Review of Johnny Cool

Johnny Cool (1963)
3/10
An Odd Film
30 June 2013
Warning: Spoilers
This is not a good film but it's almost bad enough to be entertaining. Henry Silva seems like a menacing presence to many reviewers but to me he seemed intimidated by his shot at the big time. The scenes in which Elizabeth Montgomery and he interact seem spliced together from different movies. Montgomery is convincing in an impossible role and appealing in a way that makes you sad her career reached its apogee in the dreary wasteland of TV sitcom. She clearly had a great spirit and wit that would have made her an engaging presence if she'd had better scripts. The most annoying thing about this movie has got to be the cameos by Peter Lawford's pack of hacks. One can imagine Lawford saying, "Hey, you wanna be in my movie?" and then poor William Asher has to write in scenes which derail the plot (not necessarily a bad thing in this movie). There's an odd moment when Silva meets Sammy Davis Jr. at a crap game and Davis gives him a weird little grin. What does it mean?

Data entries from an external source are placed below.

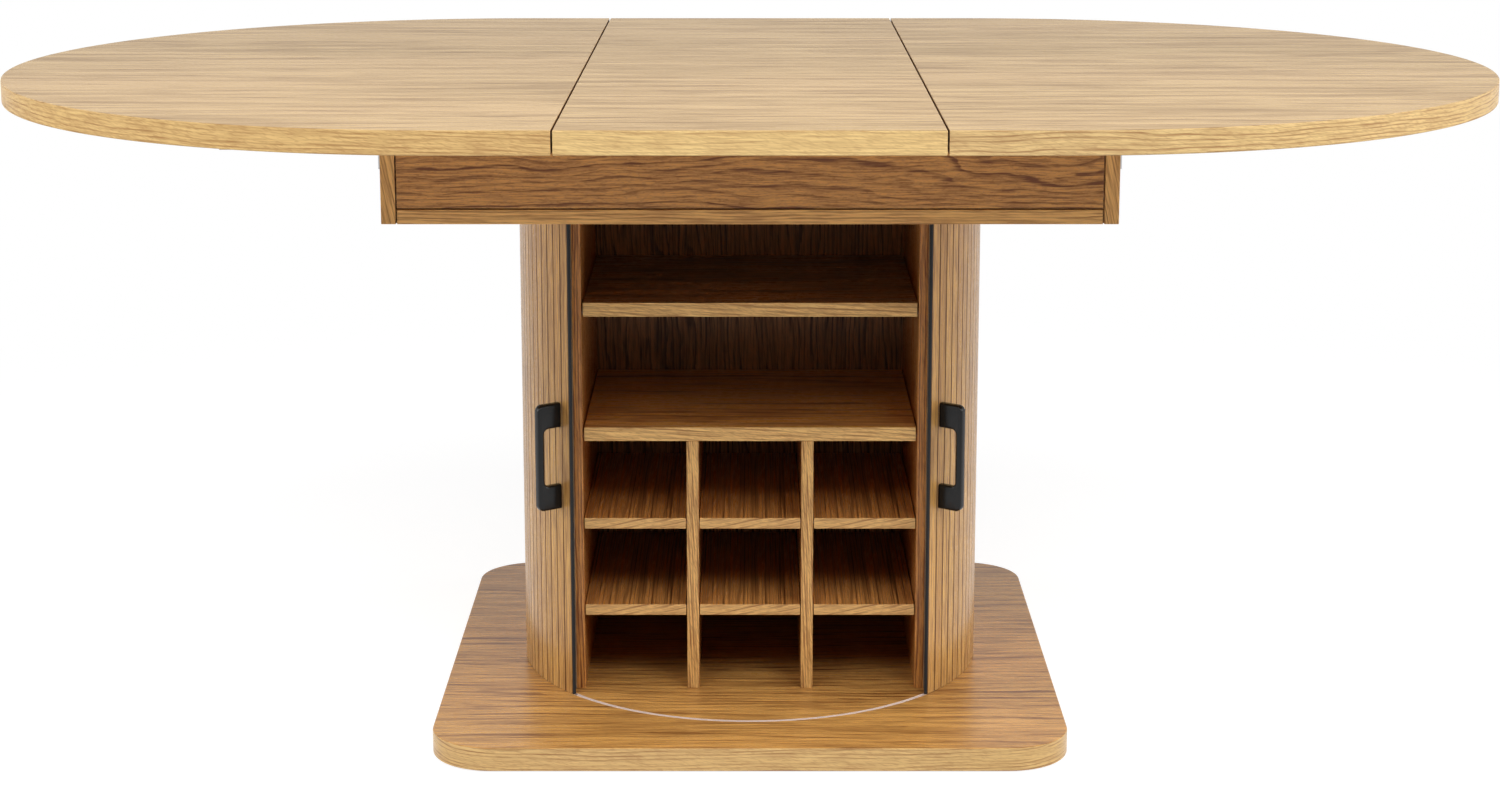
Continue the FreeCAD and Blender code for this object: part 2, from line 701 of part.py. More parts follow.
def shelf(underside):
    """Full-width shelf on pins."""
    reach = panel_inner - SHELF_END_CLEARANCE
    return board(-reach, reach, carcass_front, shelf_back, underside, underside + SHELF_THICKNESS)


def rack_shelf(x0, x1, underside):
    """Short shelf of one rack cell, loose on its pins."""
    return board(x0 + RACK_END_CLEARANCE, x1 - RACK_END_CLEARANCE, carcass_front, shelf_back,
                 underside, underside + RACK_SHELF_THICKNESS)


def pedestal_nodes():
    """Base plate, cabinet carcass, shelves and bottle rack."""
    screws = base_screws()
    back_screws = carcass_screws()
    glides = floor_glides()
    pins = shelf_pins()
    down_screws = box_screws()
    nodes["base_plate"] = base_plate(screws, glides)
    nodes["floor_glides"] = group(glides)
    nodes["base_screws"] = group(screws)
    nodes["lower_track"] = track(base_top, DOWNWARDS)
    nodes["upper_track"] = track(box_bottom, UPWARDS)
    nodes["left_side_panel"] = side_panel(LEFT, screws + back_screws + pins + down_screws)
    nodes["right_side_panel"] = side_panel(RIGHT, screws + back_screws + pins + down_screws)
    back = board(-panel_inner, panel_inner, back_panel_face, carcass_back, base_top, box_bottom)
    nodes["back_panel"] = drill(back, back_screws)
    nodes["carcass_screws"] = group(back_screws)
    nodes["upper_shelf"] = shelf(upper_shelf_underside)
    nodes["rack_top_shelf"] = shelf(rack_top_underside)
    nodes["left_divider"] = divider(LEFT, screws + pins)
    nodes["right_divider"] = divider(RIGHT, screws + pins)
    columns = {"left": (-panel_inner, -divider_outer), "middle": (-divider_inner, divider_inner),
               "right": (divider_outer, panel_inner)}
    rows = {"lower": rack_lower_underside, "upper": rack_upper_underside}
    for row, underside in rows.items():
        for column, (x0, x1) in columns.items():
            nodes[f"rack_shelf_{row}_{column}"] = rack_shelf(x0, x1, underside)
    nodes["shelf_pins"] = group(pins)


# ---- Tambour doors ----------------------------------------------------------------------------------
def prism(outline, z0, z1):
    """An upright prism over an outline of x, y points."""
    corners = [Vector(x, y, z0) for x, y in outline]
    return Part.Face(Part.makePolygon(corners + corners[:1])).extrude(Vector(0, 0, z1 - z0))


def slat():
    """One slat at the front: eased outer corners, and a thin tongue at each end for the tracks."""
    half_turn = math.radians(slat_pitch / 2)
    outer_face = door_radius * math.cos(half_turn)
    outer_half = door_radius * math.sin(half_turn) - SLAT_GAP / 2
    inner_half = slat_inner_radius * math.sin(half_turn) - SLAT_GAP / 2
    outline = [(-inner_half, -slat_inner_radius), (-outer_half, -outer_face + SLAT_ARRIS),
               (-outer_half + SLAT_ARRIS, -outer_face), (outer_half - SLAT_ARRIS, -outer_face),
               (outer_half, -outer_face + SLAT_ARRIS), (inner_half, -slat_inner_radius)]
    body = prism(outline, door_bottom, door_top)
    low = base_top - TRACK_DEPTH + TRACK_FLOOR + TONGUE_END_CLEARANCE
    high = box_bottom + TRACK_DEPTH - TRACK_FLOOR - TONGUE_END_CLEARANCE
    thin = TONGUE_THICKNESS / 2
    tongue = box(-inner_half, inner_half, -track_radius - thin, -track_radius + thin, low, high)
    return body.fuse(tongue).removeSplitter()


def handle():
    """Bow handle at the front: a grip bar on two feet, all edges eased."""
    half = HANDLE_WIDTH / 2
    tip = -handle_face - HANDLE_PROJECTION
    blank = box(-half, half, tip, -handle_face, handle_bottom, handle_top)
    blank = blank.makeFillet(HANDLE_OUTER_RADIUS, level(edges_in_plane(blank, 1, tip)))
    grip_back = tip + HANDLE_GRIP
    hollow = box(-half, half, grip_back, -handle_face + HANDLE_GRIP,
                 handle_bottom + HANDLE_FOOT, handle_top - HANDLE_FOOT)
    hollow = hollow.makeFillet(HANDLE_INNER_RADIUS, level(edges_in_plane(hollow, 1, grip_back)))
    bow = blank.cut(hollow)
    seated = edges_in_plane(bow, 1, -handle_face)
    rims = edges_in_plane(bow, 0, -half) + edges_in_plane(bow, 0, half)
    free_rims = [rim for rim in rims if not any(rim.isSame(edge) for edge in seated)]
    return bow.makeFillet(HANDLE_ARRIS, free_rims)


class HandleScrew:
    """A pan-head screw from inside the door through the slat into a handle foot, at the front."""

    def __init__(self, z):
        outward = Vector(0, -1, 0)
        seat = math.sqrt(door_inner_radius ** 2 - HANDLE_SCREW_HEAD_RADIUS ** 2)
        start = Vector(0, -seat, z)
        length = handle_face - seat + HANDLE_SCREW_BITE
        head = cylinder(HANDLE_SCREW_HEAD_RADIUS, HANDLE_SCREW_HEAD_HEIGHT,
                        start - outward * HANDLE_SCREW_HEAD_HEIGHT, outward)
        rim = edges_in_plane(head, 1, HANDLE_SCREW_HEAD_HEIGHT - seat)
        head = head.makeFillet(HANDLE_SCREW_HEAD_ARRIS, rim)
        self.solid = head.fuse(cylinder(HANDLE_SCREW_RADIUS, length, start, outward))
        self.hole = cylinder(HANDLE_SCREW_RADIUS + FASTENER_CLEARANCE, length + FASTENER_CLEARANCE,
                             start, outward)


def door_nodes():
    """Both doors, made for the left side and mirrored for the right."""
    screws = [HandleScrew(handle_bottom + HANDLE_FOOT / 2), HandleScrew(handle_top - HANDLE_FOOT / 2)]
    one = slat()
    slats = []
    for index in range(SLAT_COUNT):
        shape = drill(one, screws) if index == HANDLE_SLAT else one
        slats.append(to_angle(shape, slat_start_angle + (index + 0.5) * slat_pitch))
    backing = ring_sector(door_inner_radius, slat_inner_radius - FASTENER_CLEARANCE / 2,
                          slat_start_angle, slat_end_angle, door_bottom + TRACK_DEPTH,
                          door_top - TRACK_DEPTH)
    holes = [to_angle(screw.hole, handle_angle) for screw in screws]
    strip = box(-EDGE_STRIP_THICKNESS, 0, -door_radius, -door_inner_radius, door_bottom, door_top)
    strip_fit = math.degrees(FASTENER_CLEARANCE / track_radius)
    made = {
        "door_slats": Part.makeCompound(slats),
        "door_backing": backing.cut(holes),
        "door_edge_strip": to_angle(strip, open_half_angle - strip_fit),
        "door_rear_strip": to_angle(strip, slat_end_angle + strip_fit),
        "handle": to_angle(drill(handle(), screws), handle_angle),
        "handle_screws": to_angle(group(screws), handle_angle),
    }
    for name, shape in made.items():
        nodes[f"left_{name}"] = shape
        nodes[f"right_{name}"] = mirrored(shape)


# ---- Build ------------------------------------------------------------------------------------------
top_half_nodes("left", turn=True)
top_half_nodes("right", turn=False)
nodes["leaf_panel"] = leaf()
runner_box_nodes()
pedestal_nodes()
door_nodes()

os.makedirs("parts", exist_ok=True)
for node, shape in nodes.items():
    shape.exportStep(f"parts/{node}.step")
print(len(nodes), "nodes")
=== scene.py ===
import logging
import math
from dataclasses import dataclass, field, replace
from enum import Enum
from functools import cache
from itertools import product
from typing import Callable

import bmesh
import bpy
from mathutils import Euler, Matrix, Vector


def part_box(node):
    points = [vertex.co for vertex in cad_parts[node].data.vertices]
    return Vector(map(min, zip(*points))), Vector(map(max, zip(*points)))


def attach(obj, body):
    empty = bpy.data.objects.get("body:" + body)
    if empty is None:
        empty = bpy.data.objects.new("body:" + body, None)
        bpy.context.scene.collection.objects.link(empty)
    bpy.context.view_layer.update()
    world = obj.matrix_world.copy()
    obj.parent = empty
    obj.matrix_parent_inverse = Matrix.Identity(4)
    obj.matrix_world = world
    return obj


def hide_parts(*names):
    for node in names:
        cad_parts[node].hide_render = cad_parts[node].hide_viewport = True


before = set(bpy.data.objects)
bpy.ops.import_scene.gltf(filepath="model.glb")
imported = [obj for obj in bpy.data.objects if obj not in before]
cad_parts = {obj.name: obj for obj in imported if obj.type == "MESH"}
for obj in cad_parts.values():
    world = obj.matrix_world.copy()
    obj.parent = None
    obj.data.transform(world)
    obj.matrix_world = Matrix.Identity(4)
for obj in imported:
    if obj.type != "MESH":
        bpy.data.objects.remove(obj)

logging.basicConfig(level=logging.INFO, format="%(name)s: %(message)s")
log = logging.getLogger("table")

Socket = bpy.types.NodeSocket
Triple = tuple[float, float, float]
Colour = Triple
WHITE: Colour = (1.0, 1.0, 1.0)
BLACK: Colour = (0.0, 0.0, 0.0)
SIDES = {"left": -1, "right": 1}


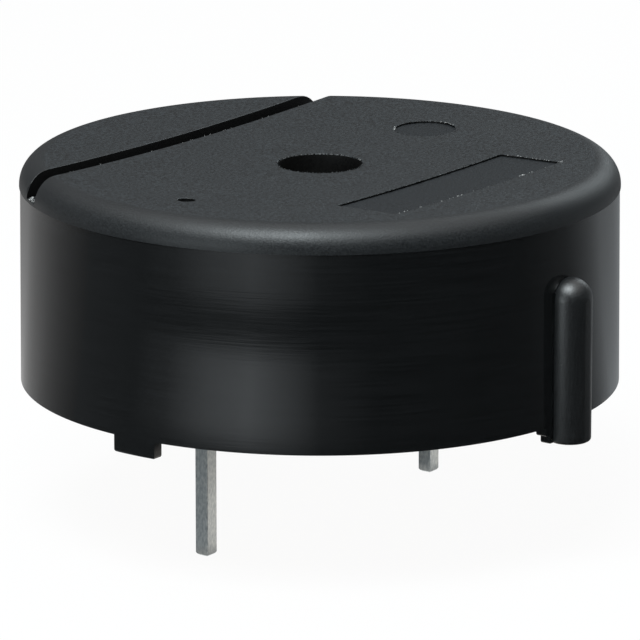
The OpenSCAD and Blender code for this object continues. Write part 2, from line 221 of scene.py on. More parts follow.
# %% [markdown]
# ## Table
# The pin tips stand on a sheet of paper. A shadow catcher would need a second picture to lay it
# over, so the paper itself is a mix: nearly all of it glows white, and a small share is shaded as
# real paper, which leaves a faint shadow. From below it is clear, so that the underside can be
# looked at.

# %% Table
FLOOR_SHADE = 0.05
PAPER = (0.85, 0.85, 0.85, 1)
FLOOR_R = 1500
FLOOR_SEGMENTS = 64


def empty_material(name):
    """A new material without nodes, with its nodes and its links."""
    material = bpy.data.materials.new(name)
    material.use_nodes = True
    material.node_tree.nodes.clear()
    return material, material.node_tree.nodes, material.node_tree.links


def floor_material():
    """Paper that is white to look at, keeps a little shade, and is clear from below."""
    material, nodes, links = empty_material("table_paper")
    paper = nodes.new("ShaderNodeBsdfDiffuse")
    paper.inputs["Color"].default_value = PAPER
    shaded = mixed_shader(nodes, links, FLOOR_SHADE, nodes.new("ShaderNodeEmission"), paper)
    seen = mixed_shader(nodes, links, seen_directly(nodes, links), paper, shaded)
    below = nodes.new("ShaderNodeNewGeometry").outputs["Backfacing"]
    sided = mixed_shader(nodes, links, below, seen, nodes.new("ShaderNodeBsdfTransparent"))
    links.new(sided.outputs[0], nodes.new("ShaderNodeOutputMaterial").inputs["Surface"])
    return material


def mesh_object(name, mesh_data):
    """An object in the scene that shows the given bmesh."""
    mesh = bpy.data.meshes.new(name)
    mesh_data.normal_update()
    mesh_data.to_mesh(mesh)
    mesh_data.free()
    made = bpy.data.objects.new(name, mesh)
    bpy.context.scene.collection.objects.link(made)
    return made


pin_tip_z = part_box("pin_positive")[0].z
disc = bmesh.new()
bmesh.ops.create_circle(disc, cap_ends=True, radius=FLOOR_R * MM, segments=FLOOR_SEGMENTS)
floor = mesh_object("table", disc)
floor.location.z = pin_tip_z
floor.data.materials.append(floor_material())
floor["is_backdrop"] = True
print("floor at", round(floor.location.z / MM, 2), "mm")

# %% [markdown]
# ## What a black part reflects
# Polished black plastic looks like whatever stands round it. Here the wall mirrors a dark room
# with one soft pale patch to the left of the camera. Cards with hard edges could stand in for
# such a room, but every other view would show their edges. So the part stands on a dark cloth in
# a dark tent that is open at the top, and smooth ramps round the axis give both their tones.

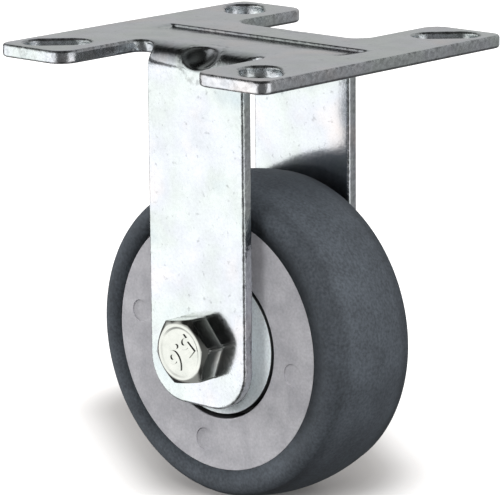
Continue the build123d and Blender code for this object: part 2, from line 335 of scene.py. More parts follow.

Nada apparently. This film is filled with these little oddments. Venerable Robert Armstrong shows up as a mobster and has a couple of deliciously cheesy lines which he seems embarrassed by. But he can't touch Mort Sahl's cameo for cringeworthiness. Sahl plays a gangster who faces death with such laidback indifference that you expect him to give us a couple of quips about cold war politics before he exits. No such luck.

All in all, it's an odd Whitman's sampler of schticks and groans with a void at its center. See it for Liz at the height of her beauty and with her natural hair color.